What is a Leader


Is it someone with a job title, or does that simply make a manager. A leader is someone who inspires their staff, leads from the front, is accountable to their staff, and who holds them accountable (called 360 degree accountability, a staple of the fortune 100). Isn’t tied up with a title, because in reality titles are simply that, positional power. They don’t inspire anyone, and those who are all about their ‘title’ tend to fail miserably in their positions, (read any business publication, this isn’t a secret). We have all been there, working under those who see their ‘title’ as a reason to lead a benevolent dictatorship, and we have all seen the consequences. Positional power is weak; referent power can transform a workplace.

To be a leader, one must have a high capacity of EQ (emotional intelligence). Sure, you can manage without it, but to lead EQ is the most important factor. Don’t take it from me, here is a bit from the Harvard Business Review: “I have found, however, that the most effective leaders are alike in one crucial way: They all have a high degree of what has come to be known as emotional intelligence. It’s not that IQ and technical skills are irrelevant. They do matter, but mainly as “threshold capabilities”; that is, they are the entry-level requirements for executive positions. But my research, along with other recent studies, clearly shows that emotional intelligence is the sine qua non of leadership. Without it, a person can have the best training in the world, an incisive, analytical mind, and an endless supply of smart ideas, but he still won’t make a great leader” (Goldman, 2004).
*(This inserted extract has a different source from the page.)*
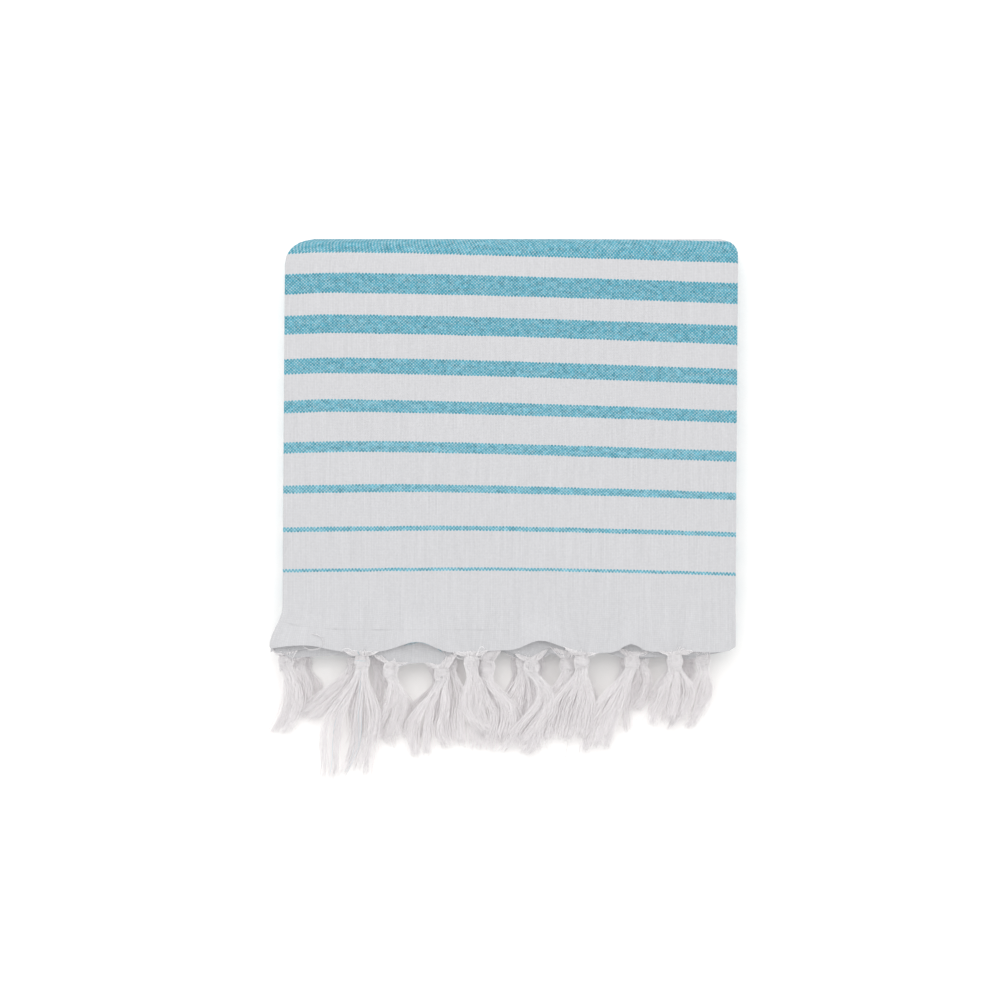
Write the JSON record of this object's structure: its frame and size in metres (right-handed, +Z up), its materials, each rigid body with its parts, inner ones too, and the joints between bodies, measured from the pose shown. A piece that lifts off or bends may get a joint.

The unfortunate problem with this is, most people actually believe that they do have a high EQ level, even when all evidence to the contrary is out there for them to see, IF they will open there eyes a bit. So, in the end all managers need to ask themselves the following: ‘Am I a leader, or a manager? Do I hold power because I have earned it, or was it simply now my turn? How do both my superiors and subordinates see my performance? Do I care about the latter, or is it all about the former? (to a manger, the former is what rules the day)’. They should conduct their own SWOT analysis, in an open and honest fashion so they can personally identify their own strengths and weakness so they may understand both the opportunities and threats in the position. In the end, many who think of themselves as leaders are merely competent managers, and will become frustrated that they live in middle management purgatory long beyond what they thought was acceptable; they will be disillusioned by missed opportunities, failed initiatives, and poor moral. Others may move up or move on to greater things, all while they remain in the quagmire of their own making. In closing, I leave you with a few quotes I believe sum this up much better then I ever could.

“A genuine leader is not a searcher for consensus but a molder of consensus” (MLK, Jr.).

“Leadership is solving problems. The day soldiers stop bringing you their problems is the day you have stopped leading them. They have either lost confidence that you can help or concluded you do not care. Either case is a failure of leadership” (Colin Powell).

“Management is doing things right; leadership is doing the right things.” (Peter Drucker) and finally, ” People ask the difference between a leader and a boss. The leader leads, and the boss drives” (Theodore Roosevelt).